Timings on Computers
Introduction and the Unix time Command
Accurately timing things on computers is essential for performance analysis,
identification of bottlenecks in programs, and experimental determination
of computational efficiency. For large scale problems it is also important
to track down
-
memory activity such as page faults, which occurs when the program
accesses data that is not in the computer's main memory. In this case,
the data needs to be read in from disk (or tape on
HPSS),
and can require 10-1000 times as long to access.
-
I/O activity such as periodic output of the state of the computation. Although
not always avoidable, sometimes this can be made more efficient by writing
output files in binary format, or by spawning a separate thread to handle
the output.
You may think you know just where memory and I/O activity is going on,
but the late 1980's Pablo project at UIUC showed that users are typically unaware
of the actual effects I/O
has on their programs. That has changed in the past 30 years, and now
computational scientists are even more unaware of the effects that I/O
imposes.
For timing, the Unix command time in your default shell
gives data for an entire program
(or more precisely, an entire Unix process). If the executable is called
"a.out", then a typical result using a sh, csh, or tcsh shell would look like
% time a.out
2648.1u 330.0s 52:43 94% 0+12372k 347+21447io 347pf+0w
The breakdown of the output line is:
-
2648.1u: seconds of user time devoted to process. User time is the time
the CPU spent executing your code (and not other processes that may have
been swapped in and out during your code's execution).
-
330.0s: seconds of system time devoted to the process. System time is time
spent in executing system calls. A major source of system time is I/O
- a memory access that goes to or from a disk requires calling the operating
system to perform the action, and this is charged to the system time. Another
source is calling a timing routine within your code.
-
52:43: elapsed wall-clock time. This means 52 minutes, 43 seconds and is
what would be recorded if you used a stopwatch.
-
94% : Percent of machine's CPU resources devoted to your process. This
roughly means that during the 52:43 wall clock time, your code was being
executed 94% of the time, and other code was running 6%. If this number
is 50% or less, then possibly the timings are not reliable because your
program was being swapped in and out of the CPU, to give time slices to
other user's programs.
-
0+ : Average amount of shared memory in kbytes (for shared libraries).
-
12372k : Average amount of unshared memory in kbytes. This indicates the
program used 12.4 Mbytes of memory.
-
347+ : Number of block input operations.
-
21447io : Number of block output operations. Output is buffered; the operating
system waits until you have accumulated enough output to a file to make
it worthwhile to actually execute a write to disk (which is relatively
expensive in terms of time).
-
347pf+ : Number of page faults. This indicates how many times during execution
the program tried to access data that was not available in main memory
and instead resided on a disk. For this example, most of the page faults
probably only occured on the initialization
phase of this program. Note that the number matches the number of block
input operations, making that conjecture even more likely.
-
0w : Number of times your job is moved out of the game for another job
to run on the CPU. This can indicate a heavily loaded machine (for
which the only cure is to buy a more modern one), or it can indicate that
your program is making several "system calls". A system call occurs when
your program has to request the operating system to execute some command,
such as an I/O operation or to read/set a system variable like the clock.

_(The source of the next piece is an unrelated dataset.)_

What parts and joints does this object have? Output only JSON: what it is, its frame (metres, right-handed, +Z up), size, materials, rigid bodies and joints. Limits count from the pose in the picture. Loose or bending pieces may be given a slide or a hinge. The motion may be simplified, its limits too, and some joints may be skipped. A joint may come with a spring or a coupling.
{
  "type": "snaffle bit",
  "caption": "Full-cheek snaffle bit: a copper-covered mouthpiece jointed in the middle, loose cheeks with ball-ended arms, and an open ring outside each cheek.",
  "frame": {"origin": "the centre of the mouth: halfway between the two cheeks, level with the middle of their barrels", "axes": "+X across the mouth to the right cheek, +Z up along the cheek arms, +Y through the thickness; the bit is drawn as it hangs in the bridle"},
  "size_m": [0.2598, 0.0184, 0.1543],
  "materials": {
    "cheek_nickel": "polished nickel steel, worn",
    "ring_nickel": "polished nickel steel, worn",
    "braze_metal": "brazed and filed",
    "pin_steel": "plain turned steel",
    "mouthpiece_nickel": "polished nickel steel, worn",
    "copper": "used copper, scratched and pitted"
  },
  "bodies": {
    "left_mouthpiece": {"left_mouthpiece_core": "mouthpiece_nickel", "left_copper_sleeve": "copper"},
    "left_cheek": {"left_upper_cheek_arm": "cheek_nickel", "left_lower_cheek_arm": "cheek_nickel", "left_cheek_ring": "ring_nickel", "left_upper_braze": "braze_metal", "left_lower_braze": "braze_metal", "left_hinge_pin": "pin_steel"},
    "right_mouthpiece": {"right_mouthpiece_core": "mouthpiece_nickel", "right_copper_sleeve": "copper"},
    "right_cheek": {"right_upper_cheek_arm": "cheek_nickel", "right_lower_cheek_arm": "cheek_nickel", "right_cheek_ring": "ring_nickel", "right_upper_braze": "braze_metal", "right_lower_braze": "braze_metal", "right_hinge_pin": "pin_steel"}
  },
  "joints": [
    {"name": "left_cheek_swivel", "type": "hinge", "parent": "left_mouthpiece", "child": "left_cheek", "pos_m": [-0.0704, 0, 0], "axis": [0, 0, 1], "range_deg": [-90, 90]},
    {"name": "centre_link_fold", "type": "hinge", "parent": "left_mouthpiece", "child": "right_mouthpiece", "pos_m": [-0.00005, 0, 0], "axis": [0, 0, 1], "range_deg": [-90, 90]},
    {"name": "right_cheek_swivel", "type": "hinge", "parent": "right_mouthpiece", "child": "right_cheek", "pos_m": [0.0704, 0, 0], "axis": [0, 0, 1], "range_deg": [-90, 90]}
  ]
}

In this case, the OS regards it as a great opportunity to move your job
out and another one in. Why is this shown as 0, but the code had the
CPU for only 94% of the time? The answer involves ....
Also, be aware that just using "time" will generally use your shell's timer.
The same info can be obtained using /usr/bin/time instead, and with the -v
option it displays the fields in a more understandable format.
Problems With Using Unix time
First, not all of the fields may be implemented by a given computer.
This is not a problem that the user can deal with; it is up to the vendor.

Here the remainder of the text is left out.